The Boys Must Avoid 1 Common Superhero Franchise Mistake

Summary
- The Boys needs to avoid overstaying its welcome like other superhero franchises, as it risks alienating its fan base and becoming stale.
- The franchise should know when to end things and build towards a satisfying conclusion, rather than continuing indefinitely.
- As a parody, The Boys should be held to a higher standard and handle its ending better than the franchises it satirizes.
As the franchise expands into spin-offs and additional seasons, The Boys needs to avoid the biggest mistake that other superhero universes have made. The Boys is a hilariously NSFW satire of traditional superhero comics, with a sociopathic Superman, a pansexual Batman, and a murderous Flash. The show has mocked all aspects of existing superhero media, from its blind hero worship to its neverending onslaught of new content. But, based on recent developments with the franchise, The Boys risks becoming the very thing it set out to satirize.
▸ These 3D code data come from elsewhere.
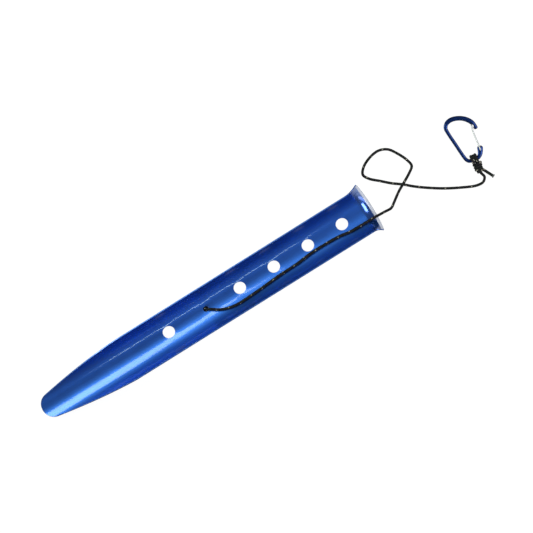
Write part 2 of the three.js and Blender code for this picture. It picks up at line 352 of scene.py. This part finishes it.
blueFinish = {
    # The light patch on the +Y horn beside the bell mouth is a painted reflection of the room, laid
    # on as a colour.
    "colour": (0.024, 0.12, 0.56, 1), "patch": (0.02, 0.105, 0.5, 1),
    # The whitish colour across the bell mouth's lip is a painted reflection of the bright room, not
    # the metal's own colour.
    "lipReflection": (0.8, 0.84, 1.0, 1), "hornReflection": (0.25, 0.37, 0.74, 1), "hornReflectionShare": 0.8,
    "rim": (0.2, 0.17, 0.17, 1), "bare": (0.05, 0.14, 0.5, 1),
    # where each begins and ends along the blade, and the painted horn reflection across it too (mm)
    "lipReflectionAt": (152.5, 152.9), "rimAt": (154.72, 154.87), "mouthAt": (144.0, 150.0),
    "hornReflectionAlong": (146, 153), "hornReflectionAcross": (5, 15),
    # metallic goes from the blade's value to that of the painted reflections on the lip and horn,
    # coat from the blade's to the mouth's, and roughness between the ends of the grain
    "metallic": (0.86, 0.3), "roughness": (0.41, 0.47), "mouthRoughness": 0.2,
    "coat": (0.36, 1.0), "coatRoughness": 0.1, "coatIor": 1.7,
    "grainScale": 1400.0, "patchScale": 45.0, "wearReach": 0.45, "bump": (0.03, 0.00002),
}


def rampAt(tree, value, span):  # span in millimetres
    return ramp(tree, value, span[0] * mm, span[1] * mm)


def blueAnodised(finish):
    material, tree, surface = newMaterial("blueAnodised")
    place = addNode(tree, "ShaderNodeTexCoord").outputs["Object"]
    grain = useGroup(tree, drawnGrain, {
        "Vector": place, "Grain Scale": finish["grainScale"], "Patch Scale": finish["patchScale"]})
    x, y, _ = addNode(tree, "ShaderNodeSeparateXYZ", {0: place}).outputs
    # painted reflection: a whitish band across the bell mouth's lip
    lipReflection = rampAt(tree, x, finish["lipReflectionAt"])
    rim = rampAt(tree, x, finish["rimAt"])
    mouth = rampAt(tree, x, finish["mouthAt"])
    # painted reflection: a light patch on the +Y horn, near the bell mouth
    hornReflectionMask = sums(tree, "MULTIPLY", rampAt(tree, x, finish["hornReflectionAlong"]),
                  rampAt(tree, y, finish["hornReflectionAcross"]))
    hornReflectionMask = sums(tree, "MULTIPLY", hornReflectionMask, finish["hornReflectionShare"])
    edge = addNode(tree, "ShaderNodeAttribute", attribute_name="cutEdge").outputs["Fac"]
    wear = useGroup(tree, edgeWear, {"Vector": place, "Edge": edge, "Reach": finish["wearReach"]})
    patches = ramp(tree, grain["Patches"], 0.35, 0.7)
    colour = blendColours(tree, patches, finish["colour"], finish["patch"])
    # The light colours laid on the lip and on the +Y horn here are painted reflections.
    for share, name in ((hornReflectionMask, "hornReflection"), (lipReflection, "lipReflection"), (rim, "rim"), (wear["Mask"], "bare")):
        colour = blendColours(tree, share, colour, finish[name])
    tree.links.new(colour, surface.inputs["Base Color"])
    painted = sums(tree, "MAXIMUM", lipReflection, hornReflectionMask)
    tree.links.new(ramp(tree, painted, 0.0, 1.0, *finish["metallic"]), surface.inputs["Metallic"])
    rough = ramp(tree, grain["Grain"], 0.3, 0.7, *finish["roughness"])
    rough = ramp(tree, mouth, 0.0, 1.0, rough, finish["mouthRoughness"])
    tree.links.new(rough, surface.inputs["Roughness"])
    tree.links.new(ramp(tree, mouth, 0.0, 1.0, *finish["coat"]), surface.inputs["Coat Weight"])
    surface.inputs["Coat Roughness"].default_value = finish["coatRoughness"]
    surface.inputs["Coat IOR"].default_value = finish["coatIor"]
    addBump(tree, surface, grain["Grain"], finish["bump"])
    return material


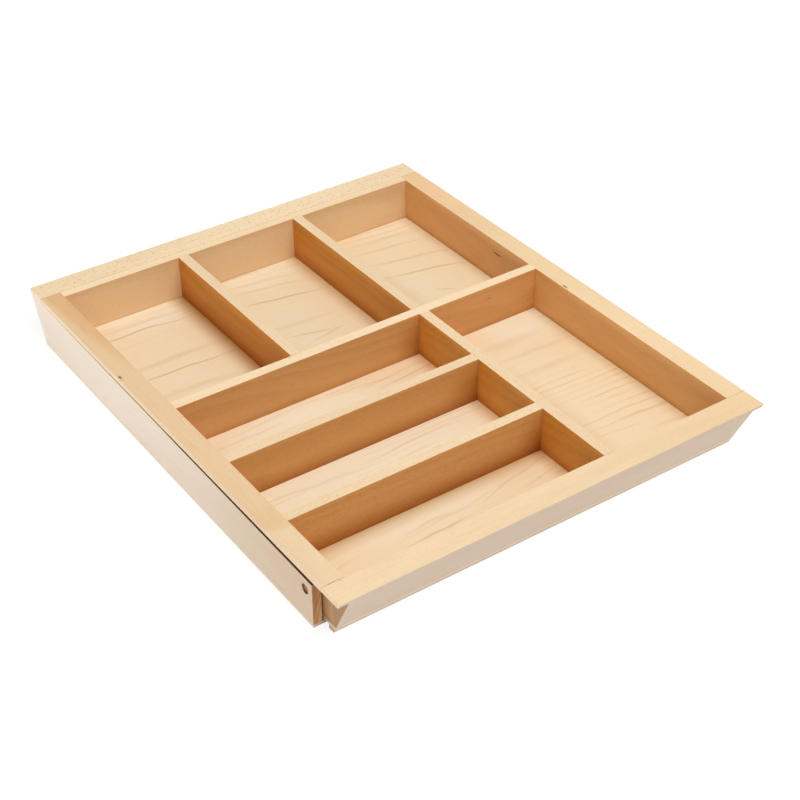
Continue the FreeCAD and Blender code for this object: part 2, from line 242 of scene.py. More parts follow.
def plain_faces(wood, look):
    """Colour of the faces before the grain, 1 on the top, and 1 on the outer side if it has one."""
    # The side, outer and rim colours are painted light and shade: the wood's tone drawn darker and
    # more orange on the sides, pale on the outer faces that the white surround lights, and darker
    # on the outer faces in shade.
    upward = wood.ramp_between(wood.normal["Z"], 0.5, 0.9)
    top, side, outside = look["top"], look["side"], None
    # Painted shadow on the top where the rim covers it.
    if "hidden_top" in look:
        tint, covered, bare = look["hidden_top"]
        top = wood.stained(top, tint, wood.ramp_between(wood.place["Y"], bare, covered))
    if "outer" in look:
        outer = look["outer"]
        if "rim" in look:
            above_rim = wood.math("GREATER_THAN", wood.place["Z"], RIM_FOOT)
            outer = wood.mix(above_rim, outer, look["rim"])
        outside = wood.toward(look["outward"])
        side = wood.mix(outside, side, outer)
    # Painted shade, darker and more orange, at the foot of the sides and outer faces.
    strength, rise = look["foot"]
    foot = wood.fading(wood.place["Z"], FLOOR_TOP, rise)
    side = wood.stained(side, FOOT_SHADE, wood.math("MULTIPLY", foot, strength))
    return wood.mix(upward, side, top), upward, outside


def end_grain(wood, late, look):
    """Colour of the ends, with the rings and pores cut across."""
    pores = wood.noise(wood.space, PORES)
    tone = wood.math("MULTIPLY_ADD", late, 0.55, wood.math("MULTIPLY", pores, 0.35))
    figure = wood.math("MULTIPLY", tone, look["end_figure"])
    colour = wood.stained(look["end"], END_GRAIN, figure)
    if "lip" in look:
        above_rim = wood.math("GREATER_THAN", wood.place["Z"], RIM_FOOT)
        colour = wood.mix(above_rim, colour, look["lip"])
    return colour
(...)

In a recent interview, The Boys creator Eric Kripke backtracked his previous comments about the show’s future. He initially projected that The Boys would end with its fifth season, but he’s since decided against making such predictions and will instead let the series run its natural course. This is good news for The Boys fans, because it means they have more than two seasons to look forward to. But it also means that The Boys runs the risk of falling into the same pitfalls it has parodied from other superhero media.
The Boys Should Avoid Overstaying Its Welcome Like Other Superhero Franchises
With Gen V getting a second season and The Boys extending beyond its original five-season plan, the franchise needs to avoid outstaying its welcome with fans. The excitement surrounding franchises like the Marvel Cinematic Universe and the less successful DC Extended Universe (soon to be rebooted as the DCU) has waned after too many movies, reboots, and intertwined projects. Even when they’ve reached a natural conclusion, like the satisfying finality of Avengers: Endgame, these franchises have just kept going until their audience got fatigued.
There’s no problem with The Boys having spin-offs and more seasons. Everything the franchise has delivered so far has been great, including the animated anthology series The Boys Presents: Diabolical, so it’s in no immediate danger of overstaying its welcome and alienating its fan base. But, at the same time, it shouldn’t go on forever. The Boys franchise would benefit from knowing when to end things and building towards that. When The Boys reaches its own Endgame, it shouldn’t keep going in the aftermath.
Why The Boys Needs To Avoid This Common Ending Problem
No franchise wants to be around so long that it goes stale, but The Boys especially needs to avoid this problem, as it makes fun of other franchises that do this. The characters of Gen V are inundated with new superhero content on an oversaturated streaming service. The Boys can’t do the same to Prime Video. As a parody, The Boys has to be held to a higher standard than its satirical targets – and let’s be honest, it would serve as a meta-joke if The Boys handled its ending better than the franchises it makes fun of.